A 1031 Exchange is a method of capital gains tax deferral involving a “like-kind” exchange of real estate. The concept of a 1031 exchange is simple to understand - you sell a business or investment property and use the proceeds to purchase another business or investment property. As long as some strict rules discussed below are followed, no taxes will be owed on the sale of the relinquished property!


In practice, 1031 Exchanges are nuanced and require strict adherence to the code of law. There are three main rules to keep in mind:


  1. The exchange must be facilitated by a Qualified Intermediary (QI) who holds the funds in escrow on your behalf while the exchange takes place. At no point in time may you possess the funds from the sale of the relinquished property! The funds must be wired directly to your QI upon closing or else the exchange is invalid.

  2. You must identify, in writing, a list of potential replacement properties to purchase within 45 days of the closing of your relinquished property. This list must be shared with your QI.

  3. You must purchase one of the properties on your list in Step 2 no later than the earlier of 180 days after the closing of your first property or on the due date of your next tax return.

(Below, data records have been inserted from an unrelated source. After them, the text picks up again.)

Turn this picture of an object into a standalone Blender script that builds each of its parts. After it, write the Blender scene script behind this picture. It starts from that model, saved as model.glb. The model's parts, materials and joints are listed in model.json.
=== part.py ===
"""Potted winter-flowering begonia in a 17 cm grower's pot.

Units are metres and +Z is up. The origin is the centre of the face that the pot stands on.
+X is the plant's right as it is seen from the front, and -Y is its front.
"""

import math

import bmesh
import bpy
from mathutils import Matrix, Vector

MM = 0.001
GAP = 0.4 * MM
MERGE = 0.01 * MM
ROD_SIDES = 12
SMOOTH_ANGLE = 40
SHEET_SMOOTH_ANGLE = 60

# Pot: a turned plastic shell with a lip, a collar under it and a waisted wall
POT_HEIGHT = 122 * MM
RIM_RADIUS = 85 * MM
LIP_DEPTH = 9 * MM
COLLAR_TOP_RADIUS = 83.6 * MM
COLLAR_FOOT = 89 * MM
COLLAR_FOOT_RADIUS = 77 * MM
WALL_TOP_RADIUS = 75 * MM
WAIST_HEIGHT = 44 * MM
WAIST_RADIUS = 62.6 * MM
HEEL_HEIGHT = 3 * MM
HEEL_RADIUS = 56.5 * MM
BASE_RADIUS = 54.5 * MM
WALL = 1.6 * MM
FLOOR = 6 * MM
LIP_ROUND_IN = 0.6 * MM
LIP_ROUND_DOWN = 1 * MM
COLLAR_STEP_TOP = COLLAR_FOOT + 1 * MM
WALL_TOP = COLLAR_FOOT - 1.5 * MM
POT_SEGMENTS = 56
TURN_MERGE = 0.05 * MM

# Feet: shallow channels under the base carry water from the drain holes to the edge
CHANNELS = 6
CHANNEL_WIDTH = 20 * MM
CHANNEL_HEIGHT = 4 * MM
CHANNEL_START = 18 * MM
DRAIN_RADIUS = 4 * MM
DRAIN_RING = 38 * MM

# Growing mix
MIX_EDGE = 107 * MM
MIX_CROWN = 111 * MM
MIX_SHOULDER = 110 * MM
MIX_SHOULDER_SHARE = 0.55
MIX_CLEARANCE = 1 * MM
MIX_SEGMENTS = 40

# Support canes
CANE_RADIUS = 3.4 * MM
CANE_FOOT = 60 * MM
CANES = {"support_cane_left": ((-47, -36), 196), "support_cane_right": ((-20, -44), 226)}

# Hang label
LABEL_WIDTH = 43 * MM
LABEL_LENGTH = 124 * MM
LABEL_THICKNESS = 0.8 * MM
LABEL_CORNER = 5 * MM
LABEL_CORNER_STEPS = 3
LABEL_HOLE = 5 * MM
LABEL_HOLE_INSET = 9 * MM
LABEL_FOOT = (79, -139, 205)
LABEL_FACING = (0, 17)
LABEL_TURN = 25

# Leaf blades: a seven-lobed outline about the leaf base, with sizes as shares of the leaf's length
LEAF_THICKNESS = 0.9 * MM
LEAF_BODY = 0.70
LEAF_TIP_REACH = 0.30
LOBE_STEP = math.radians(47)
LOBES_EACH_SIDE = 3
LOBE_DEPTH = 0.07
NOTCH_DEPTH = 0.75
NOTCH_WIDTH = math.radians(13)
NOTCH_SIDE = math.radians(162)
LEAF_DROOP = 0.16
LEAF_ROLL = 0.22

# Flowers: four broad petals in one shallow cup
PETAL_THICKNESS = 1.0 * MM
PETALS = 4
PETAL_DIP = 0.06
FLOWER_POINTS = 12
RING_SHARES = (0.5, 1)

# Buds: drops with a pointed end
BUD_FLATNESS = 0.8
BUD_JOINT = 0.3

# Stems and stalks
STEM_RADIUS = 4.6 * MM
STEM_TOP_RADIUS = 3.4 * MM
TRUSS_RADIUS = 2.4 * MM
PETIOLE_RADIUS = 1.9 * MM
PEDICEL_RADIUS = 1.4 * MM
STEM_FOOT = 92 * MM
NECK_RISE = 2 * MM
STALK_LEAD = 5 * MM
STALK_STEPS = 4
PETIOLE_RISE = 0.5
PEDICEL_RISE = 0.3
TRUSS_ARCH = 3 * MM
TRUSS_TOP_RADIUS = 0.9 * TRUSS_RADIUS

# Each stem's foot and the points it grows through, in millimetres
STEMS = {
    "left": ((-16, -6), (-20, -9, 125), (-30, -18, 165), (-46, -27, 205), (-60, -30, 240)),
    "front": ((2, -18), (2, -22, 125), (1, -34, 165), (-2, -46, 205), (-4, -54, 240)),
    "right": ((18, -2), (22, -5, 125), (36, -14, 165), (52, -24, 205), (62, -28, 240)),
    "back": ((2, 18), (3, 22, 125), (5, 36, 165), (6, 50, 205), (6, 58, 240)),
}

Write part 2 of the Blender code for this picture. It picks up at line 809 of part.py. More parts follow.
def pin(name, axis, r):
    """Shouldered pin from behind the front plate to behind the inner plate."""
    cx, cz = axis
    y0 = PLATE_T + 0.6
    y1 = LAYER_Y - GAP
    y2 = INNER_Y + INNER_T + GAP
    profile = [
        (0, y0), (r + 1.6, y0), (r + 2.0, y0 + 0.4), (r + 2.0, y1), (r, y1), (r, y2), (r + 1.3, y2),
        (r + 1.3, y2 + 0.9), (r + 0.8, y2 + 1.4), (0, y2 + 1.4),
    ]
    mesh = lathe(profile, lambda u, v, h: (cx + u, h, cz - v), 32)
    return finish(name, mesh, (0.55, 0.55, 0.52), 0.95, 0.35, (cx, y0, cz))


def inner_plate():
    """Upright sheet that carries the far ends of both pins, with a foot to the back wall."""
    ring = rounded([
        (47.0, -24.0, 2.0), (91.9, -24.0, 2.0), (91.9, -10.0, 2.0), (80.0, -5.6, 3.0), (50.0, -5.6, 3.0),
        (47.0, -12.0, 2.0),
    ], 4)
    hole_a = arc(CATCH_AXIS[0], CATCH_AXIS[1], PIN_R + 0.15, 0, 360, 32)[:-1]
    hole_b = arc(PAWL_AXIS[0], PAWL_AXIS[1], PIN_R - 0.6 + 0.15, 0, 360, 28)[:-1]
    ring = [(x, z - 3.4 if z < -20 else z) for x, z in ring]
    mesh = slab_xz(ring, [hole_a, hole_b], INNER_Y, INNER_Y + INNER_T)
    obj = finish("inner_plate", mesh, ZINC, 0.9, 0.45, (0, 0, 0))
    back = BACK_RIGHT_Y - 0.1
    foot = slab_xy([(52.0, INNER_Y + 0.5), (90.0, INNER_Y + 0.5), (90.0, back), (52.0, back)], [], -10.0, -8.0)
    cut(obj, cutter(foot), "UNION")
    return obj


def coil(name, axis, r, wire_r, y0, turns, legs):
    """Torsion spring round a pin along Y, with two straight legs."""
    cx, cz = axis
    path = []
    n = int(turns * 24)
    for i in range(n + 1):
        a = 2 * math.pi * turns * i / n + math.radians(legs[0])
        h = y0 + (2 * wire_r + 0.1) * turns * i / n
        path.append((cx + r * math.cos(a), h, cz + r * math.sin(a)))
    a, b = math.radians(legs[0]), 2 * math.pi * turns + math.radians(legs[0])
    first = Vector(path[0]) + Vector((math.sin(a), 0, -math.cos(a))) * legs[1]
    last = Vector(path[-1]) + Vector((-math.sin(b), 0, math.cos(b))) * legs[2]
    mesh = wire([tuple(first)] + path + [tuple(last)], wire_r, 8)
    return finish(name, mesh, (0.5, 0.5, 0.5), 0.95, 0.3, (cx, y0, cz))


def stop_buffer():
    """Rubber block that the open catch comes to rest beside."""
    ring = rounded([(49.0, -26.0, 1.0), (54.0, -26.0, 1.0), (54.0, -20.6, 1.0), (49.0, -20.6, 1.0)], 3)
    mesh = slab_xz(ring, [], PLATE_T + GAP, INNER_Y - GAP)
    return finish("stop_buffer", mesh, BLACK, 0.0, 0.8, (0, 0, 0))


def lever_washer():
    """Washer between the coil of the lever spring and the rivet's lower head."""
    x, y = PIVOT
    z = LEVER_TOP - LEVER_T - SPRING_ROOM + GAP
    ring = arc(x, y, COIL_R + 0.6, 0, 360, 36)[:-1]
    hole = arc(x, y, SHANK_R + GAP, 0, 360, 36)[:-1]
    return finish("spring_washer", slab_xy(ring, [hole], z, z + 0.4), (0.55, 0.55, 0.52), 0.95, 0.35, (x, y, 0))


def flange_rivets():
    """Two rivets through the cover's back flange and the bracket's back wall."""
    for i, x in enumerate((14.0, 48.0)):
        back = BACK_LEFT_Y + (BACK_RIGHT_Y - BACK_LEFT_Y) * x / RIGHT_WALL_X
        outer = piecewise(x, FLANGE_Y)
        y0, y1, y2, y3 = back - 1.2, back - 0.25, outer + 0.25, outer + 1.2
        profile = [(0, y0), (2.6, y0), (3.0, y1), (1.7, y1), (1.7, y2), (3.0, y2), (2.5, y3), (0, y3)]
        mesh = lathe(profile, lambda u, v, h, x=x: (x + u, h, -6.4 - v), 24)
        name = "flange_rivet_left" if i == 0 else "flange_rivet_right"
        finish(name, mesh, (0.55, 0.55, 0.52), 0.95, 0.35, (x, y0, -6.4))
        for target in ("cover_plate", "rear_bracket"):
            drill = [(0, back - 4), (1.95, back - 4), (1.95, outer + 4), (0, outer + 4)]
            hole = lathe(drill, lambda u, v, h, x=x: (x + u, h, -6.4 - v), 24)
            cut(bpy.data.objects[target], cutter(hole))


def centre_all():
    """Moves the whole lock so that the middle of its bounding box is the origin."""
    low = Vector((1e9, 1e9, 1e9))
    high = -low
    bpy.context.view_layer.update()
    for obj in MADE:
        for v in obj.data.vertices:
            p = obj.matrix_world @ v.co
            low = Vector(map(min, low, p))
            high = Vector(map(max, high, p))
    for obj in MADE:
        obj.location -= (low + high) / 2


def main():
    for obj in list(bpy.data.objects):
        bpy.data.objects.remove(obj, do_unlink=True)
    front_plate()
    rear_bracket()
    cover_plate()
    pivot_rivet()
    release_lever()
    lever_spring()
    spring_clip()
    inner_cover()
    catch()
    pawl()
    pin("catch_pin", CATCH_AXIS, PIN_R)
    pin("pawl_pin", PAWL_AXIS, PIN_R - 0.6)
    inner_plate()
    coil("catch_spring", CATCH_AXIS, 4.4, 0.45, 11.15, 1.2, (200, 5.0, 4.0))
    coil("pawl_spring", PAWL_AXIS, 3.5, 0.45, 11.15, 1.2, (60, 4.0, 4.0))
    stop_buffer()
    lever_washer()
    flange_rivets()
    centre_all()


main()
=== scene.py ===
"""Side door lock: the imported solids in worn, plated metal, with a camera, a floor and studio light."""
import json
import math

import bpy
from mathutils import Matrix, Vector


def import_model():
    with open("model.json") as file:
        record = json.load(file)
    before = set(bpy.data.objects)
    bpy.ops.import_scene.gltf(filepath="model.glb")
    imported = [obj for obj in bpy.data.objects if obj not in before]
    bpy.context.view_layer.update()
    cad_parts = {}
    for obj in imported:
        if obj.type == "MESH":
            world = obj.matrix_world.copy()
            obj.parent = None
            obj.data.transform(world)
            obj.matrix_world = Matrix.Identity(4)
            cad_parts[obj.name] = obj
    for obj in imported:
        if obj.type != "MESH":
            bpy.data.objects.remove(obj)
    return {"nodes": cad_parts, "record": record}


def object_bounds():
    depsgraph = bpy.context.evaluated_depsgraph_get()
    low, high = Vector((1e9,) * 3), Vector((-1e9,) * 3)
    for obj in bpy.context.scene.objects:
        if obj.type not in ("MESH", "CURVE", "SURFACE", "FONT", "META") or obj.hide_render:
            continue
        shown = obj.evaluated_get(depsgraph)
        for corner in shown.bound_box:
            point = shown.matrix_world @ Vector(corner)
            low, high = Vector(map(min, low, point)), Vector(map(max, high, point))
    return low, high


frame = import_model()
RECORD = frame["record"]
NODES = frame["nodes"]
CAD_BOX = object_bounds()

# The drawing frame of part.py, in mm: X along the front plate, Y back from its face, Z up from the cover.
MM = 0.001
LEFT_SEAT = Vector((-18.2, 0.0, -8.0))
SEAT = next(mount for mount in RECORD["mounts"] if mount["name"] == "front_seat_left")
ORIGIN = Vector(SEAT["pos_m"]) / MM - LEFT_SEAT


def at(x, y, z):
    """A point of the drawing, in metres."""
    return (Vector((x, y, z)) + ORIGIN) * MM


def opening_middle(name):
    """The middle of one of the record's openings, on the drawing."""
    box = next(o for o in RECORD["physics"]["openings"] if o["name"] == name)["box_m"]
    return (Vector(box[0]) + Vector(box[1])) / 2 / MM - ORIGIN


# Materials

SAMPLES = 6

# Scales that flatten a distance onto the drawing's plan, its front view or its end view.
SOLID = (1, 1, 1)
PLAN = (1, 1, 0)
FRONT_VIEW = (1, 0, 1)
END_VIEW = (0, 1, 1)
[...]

The replacement property can be more or less valuable than the relinquished property. If it is more valuable, then you may secure a loan to finance the difference between what you’re purchasing the new property for and what you sold the old property for. If it is less valuable, then you will owe capital gains tax on whatever portion of the sale proceeds was not used to purchase the replacement property, although more than one replacement property may be purchased to avoid this. Finally, the seller of the relinquished property must be identical to the buyer of the replacement property. In other words, you cannot sell a property in your personal name and then buy a replacement property in the name of your LLC, or vice versa.


Types of 1031 Exchanges

There are numerous types of 1031 Exchanges, each with their own peculiarities that should only be navigated alongside your QI and CPA. The most common types are below.


Deferred Exchanges

This is likely the most common type of exchange and proceeds as described in the outline of a 1031 Exchange above. A list of replacement property is identified within 45 days of the sale of the relinquished property and is purchased within 180 days of the sale.


Simultaneous Exchanges

In a simultaneous exchange, the sale of the relinquished property and the purchase of the replacement property occur on the same day.


Reverse Exchanges

In a reverse exchange, the replacement property is purchased before the sale of the relinquished property. These are more complex than the other exchanges listed here and require specialized execution through a competent qualified intermediary.


Don’t Try This At Home

The best way to mess up a 1031 Exchange is to try it on your own. If you plan to sell a property, discuss it with your financial planner and CPA and meet with a qualified intermediary ahead of time to familiarize yourself with the requirements and process. Today’s post has only touched on the basics of the 1031 Exchange, but there are plenty of nuanced details that could enter the picture in your personalized circumstances.